Exercise: Reproduce the full listing that appears beneath this instruction exactly.

Source excerpt:
--*--

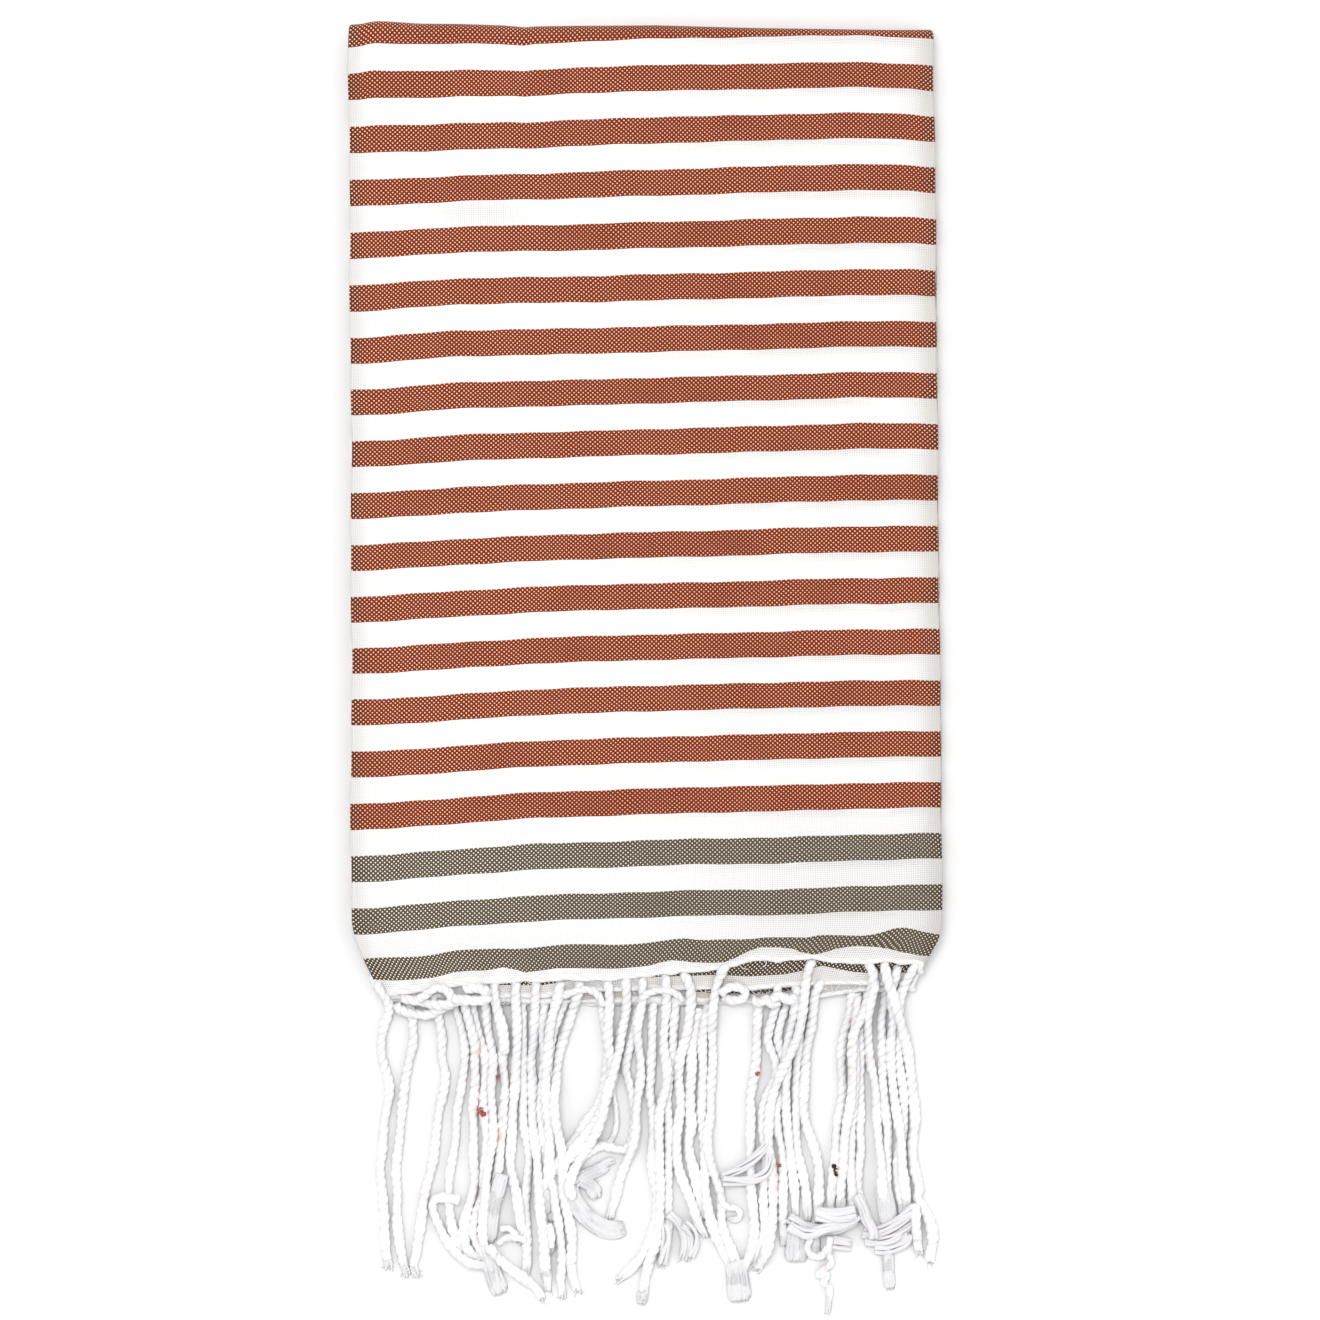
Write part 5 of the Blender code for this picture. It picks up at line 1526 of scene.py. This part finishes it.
def fringePiece(name, fringe, settled):
    chance = random.Random(21 if fringe == "front" else 22)
    mine = [cord for cord in settled if cord["fringe"] == fringe]
    lines = {"Twisted": [], "Loose": [], "Edge": [hemRoll(fringe)], "Fibres": []}
    for cord in mine:
        points, half = cord["line"], cord["half"]
        if cord["name"] in untwisted:
            lines["Loose"] += looseStrands(points, half, chance)
        elif cord["name"].startswith(whole):
            lines["Twisted"].append((points, radiiAlong(points, half, cord["name"])))
        else:
            cut = min(chance.choice((5, 6, 7, 9)), len(points) // 3)
            lines["Twisted"].append((points[: 1 - cut], radiiAlong(points[: 1 - cut], half, cord["name"])))
            reach = (0.8, 3.6) if len(points) > 30 else (0.4, 1.6)
            lines["Fibres"] += splitEnd(points[-cut - 1 :], half, chance, reach)
    lines["Tufts"] = brushStrands(fringe, chance)
    wispChance = random.Random(31)
    for cord in mine:
        if cord["line"][-1, 1] < cords["wispsBelow"] and not cord["name"].startswith(withoutWisps):
            lines["Fibres"] += wispsBeyond(cord["line"], cord["half"], wispChance)
    if fringe == "front":
        lines["Stray"] = strayThreads(chance)
        for kind, specks in (("Lint", lintSpecks), ("DarkLint", darkSpecks)):
            lines[kind] = lintLines(specks, chance)
    meshes = [sweptMesh(name, kind, found) for kind, found in lines.items() if found]
    for mesh in meshes:
        faceOut(mesh)
        restOnFloor(mesh)
    piece = joinMeshes(name, meshes)
    print(name, "made,", sum(len(face.vertices) - 2 for face in piece.data.polygons), "triangles")
    return piece


settled = settledCords()
frontFringe = fringePiece("frontCordFringe", "front", settled)
backFringe = fringePiece("backCordFringe", "back", settled)


# ---- Floor, light and camera ----

studio = {
    "floorSize": 6.0,
    "floorHeight": -0.1 * mm,
    "floorColour": (0.78, 0.78, 0.78),
    "worldStrength": 1.06,
    "cameraHeight": 2.4,
    "sensorWidth": 36.0,
    "seenWidth": 0.7084,
    "centre": (7.543 * mm, 2.62 * mm),
    "topHeight": 0.0155,
}
# Each light's name, power, size and place
lights = (
    ("keyLight", 17.0, 0.7, (-0.25, 0.36, 2.05)),
    ("fillLight", 5.0, 2.0, (1.6, -0.6, 1.7)),
)


def makeFloor():
    material, make, shader = newMaterial("paleFloor", 0.9, 0.0)
    cloud = make.noise(make.add("ShaderNodeTexCoord").outputs["Object"], 3.0)
    pale = studio["floorColour"]
    colour = make.mix(make.ramp(cloud, 0.3, 0.7), pale, tuple(0.985 * value for value in pale))
    make.join(colour, shader.inputs["Base Color"])
    half = studio["floorSize"] / 2
    corners = ((-half, -half), (half, -half), (half, half), (-half, half))
    mesh = bpy.data.meshes.new("studioFloor")
    mesh.from_pydata([(x, y, studio["floorHeight"]) for x, y in corners], [], [(0, 1, 2, 3)])
    mesh.materials.append(material)
    return placed("studioFloor", mesh)


def addLight(name, power, size, place):
    data = bpy.data.lights.new(name, "AREA")
    data.energy = power
    data.size = size
    made = placed(name, data)
    made.location = place
    made.rotation_euler = (-made.location.normalized()).to_track_quat("-Z", "Y").to_euler()


floor = makeFloor()
for light in lights:
    addLight(*light)
world = bpy.data.worlds.new("studioWorld")
world.use_nodes = True
background = world.node_tree.nodes["Background"].inputs
background["Color"].default_value = (1.0, 1.0, 1.0, 1.0)
background["Strength"].default_value = studio["worldStrength"]
bpy.context.scene.world = world
bpy.context.scene.view_settings.view_transform = "Standard"

cameraData = bpy.data.cameras.new("photoCamera")
cameraData.sensor_width = studio["sensorWidth"]
cameraData.lens = studio["sensorWidth"] * (studio["cameraHeight"] - studio["topHeight"]) / studio["seenWidth"]
camera = placed("photoCamera", cameraData)
camera.location = (*studio["centre"], studio["cameraHeight"])
bpy.context.scene.camera = camera
print("floor, light and camera set")


# ---- What stands for what ----

for piece, node in ((clothPiece, "towel_cloth"), (frontFringe, "front_fringe"), (backFringe, "back_fringe")):
    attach(piece, "root")
    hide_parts(node)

--*--

Answer below:
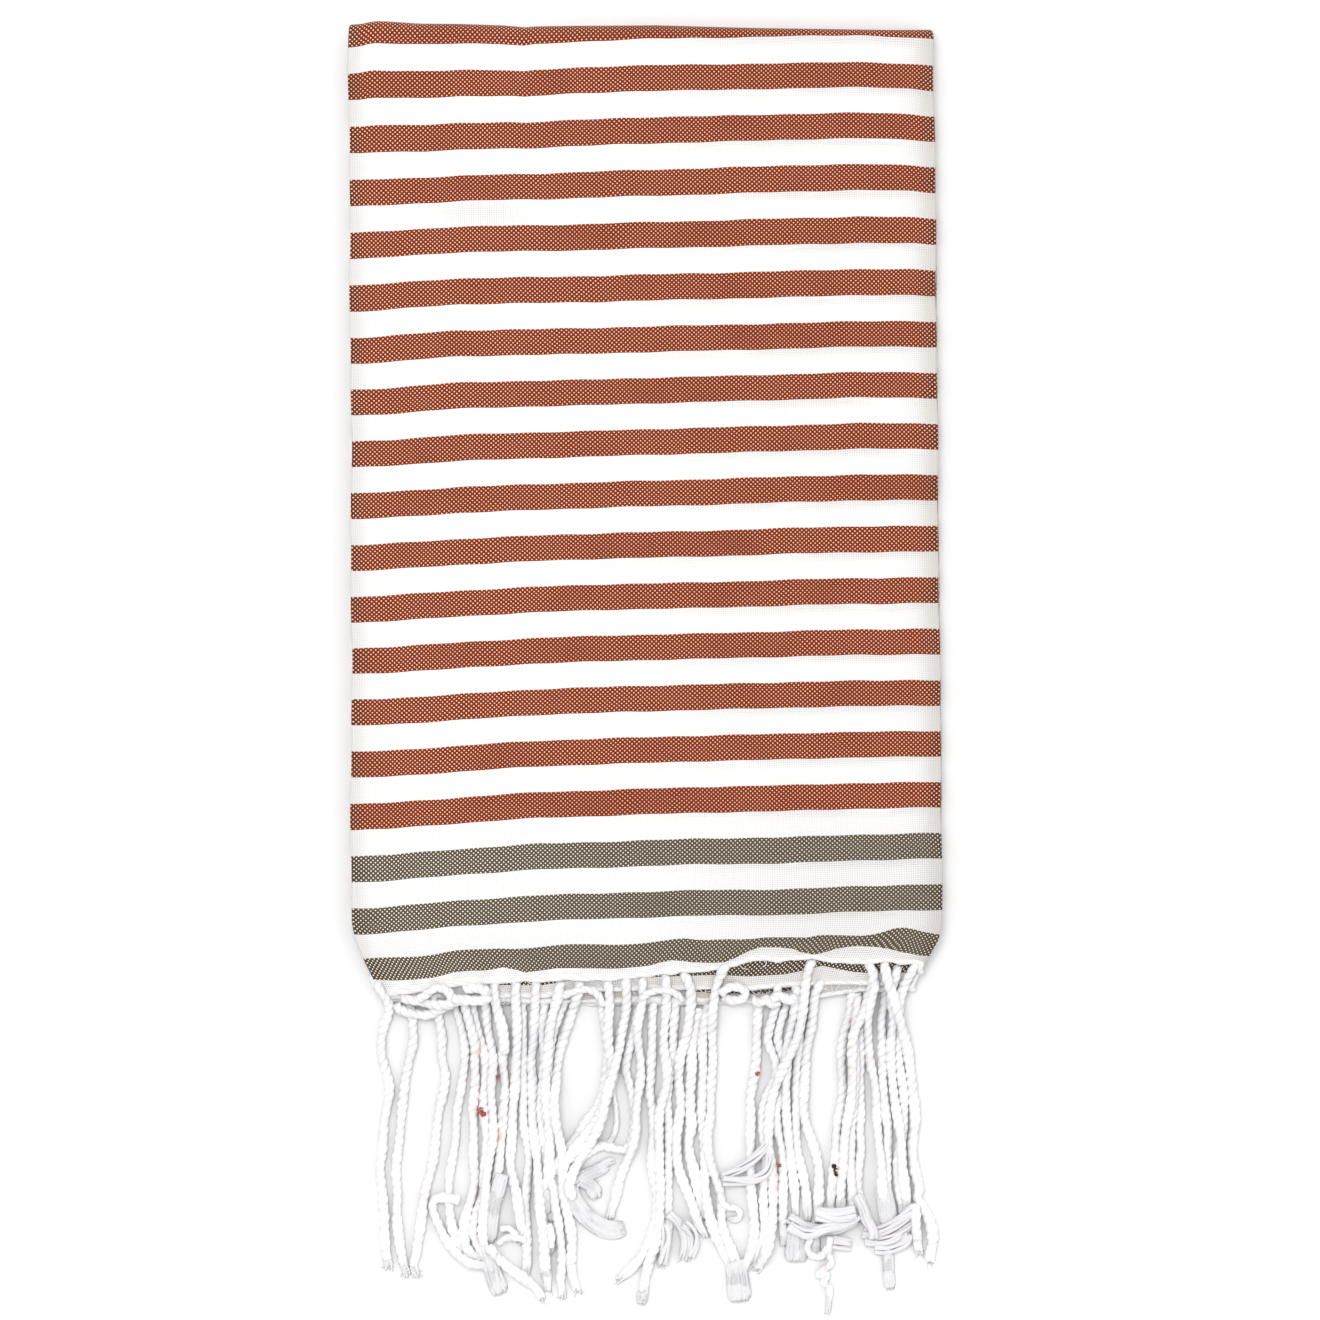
Write part 5 of the Blender code for this picture. It picks up at line 1526 of scene.py. This part finishes it.
def fringePiece(name, fringe, settled):
    chance = random.Random(21 if fringe == "front" else 22)
    mine = [cord for cord in settled if cord["fringe"] == fringe]
    lines = {"Twisted": [], "Loose": [], "Edge": [hemRoll(fringe)], "Fibres": []}
    for cord in mine:
        points, half = cord["line"], cord["half"]
        if cord["name"] in untwisted:
            lines["Loose"] += looseStrands(points, half, chance)
        elif cord["name"].startswith(whole):
            lines["Twisted"].append((points, radiiAlong(points, half, cord["name"])))
        else:
            cut = min(chance.choice((5, 6, 7, 9)), len(points) // 3)
            lines["Twisted"].append((points[: 1 - cut], radiiAlong(points[: 1 - cut], half, cord["name"])))
            reach = (0.8, 3.6) if len(points) > 30 else (0.4, 1.6)
            lines["Fibres"] += splitEnd(points[-cut - 1 :], half, chance, reach)
    lines["Tufts"] = brushStrands(fringe, chance)
    wispChance = random.Random(31)
    for cord in mine:
        if cord["line"][-1, 1] < cords["wispsBelow"] and not cord["name"].startswith(withoutWisps):
            lines["Fibres"] += wispsBeyond(cord["line"], cord["half"], wispChance)
    if fringe == "front":
        lines["Stray"] = strayThreads(chance)
        for kind, specks in (("Lint", lintSpecks), ("DarkLint", darkSpecks)):
            lines[kind] = lintLines(specks, chance)
    meshes = [sweptMesh(name, kind, found) for kind, found in lines.items() if found]
    for mesh in meshes:
        faceOut(mesh)
        restOnFloor(mesh)
    piece = joinMeshes(name, meshes)
    print(name, "made,", sum(len(face.vertices) - 2 for face in piece.data.polygons), "triangles")
    return piece


settled = settledCords()
frontFringe = fringePiece("frontCordFringe", "front", settled)
backFringe = fringePiece("backCordFringe", "back", settled)


# ---- Floor, light and camera ----

studio = {
    "floorSize": 6.0,
    "floorHeight": -0.1 * mm,
    "floorColour": (0.78, 0.78, 0.78),
    "worldStrength": 1.06,
    "cameraHeight": 2.4,
    "sensorWidth": 36.0,
    "seenWidth": 0.7084,
    "centre": (7.543 * mm, 2.62 * mm),
    "topHeight": 0.0155,
}
# Each light's name, power, size and place
lights = (
    ("keyLight", 17.0, 0.7, (-0.25, 0.36, 2.05)),
    ("fillLight", 5.0, 2.0, (1.6, -0.6, 1.7)),
)


def makeFloor():
    material, make, shader = newMaterial("paleFloor", 0.9, 0.0)
    cloud = make.noise(make.add("ShaderNodeTexCoord").outputs["Object"], 3.0)
    pale = studio["floorColour"]
    colour = make.mix(make.ramp(cloud, 0.3, 0.7), pale, tuple(0.985 * value for value in pale))
    make.join(colour, shader.inputs["Base Color"])
    half = studio["floorSize"] / 2
    corners = ((-half, -half), (half, -half), (half, half), (-half, half))
    mesh = bpy.data.meshes.new("studioFloor")
    mesh.from_pydata([(x, y, studio["floorHeight"]) for x, y in corners], [], [(0, 1, 2, 3)])
    mesh.materials.append(material)
    return placed("studioFloor", mesh)


def addLight(name, power, size, place):
    data = bpy.data.lights.new(name, "AREA")
    data.energy = power
    data.size = size
    made = placed(name, data)
    made.location = place
    made.rotation_euler = (-made.location.normalized()).to_track_quat("-Z", "Y").to_euler()


floor = makeFloor()
for light in lights:
    addLight(*light)
world = bpy.data.worlds.new("studioWorld")
world.use_nodes = True
background = world.node_tree.nodes["Background"].inputs
background["Color"].default_value = (1.0, 1.0, 1.0, 1.0)
background["Strength"].default_value = studio["worldStrength"]
bpy.context.scene.world = world
bpy.context.scene.view_settings.view_transform = "Standard"

cameraData = bpy.data.cameras.new("photoCamera")
cameraData.sensor_width = studio["sensorWidth"]
cameraData.lens = studio["sensorWidth"] * (studio["cameraHeight"] - studio["topHeight"]) / studio["seenWidth"]
camera = placed("photoCamera", cameraData)
camera.location = (*studio["centre"], studio["cameraHeight"])
bpy.context.scene.camera = camera
print("floor, light and camera set")


# ---- What stands for what ----

for piece, node in ((clothPiece, "towel_cloth"), (frontFringe, "front_fringe"), (backFringe, "back_fringe")):
    attach(piece, "root")
    hide_parts(node)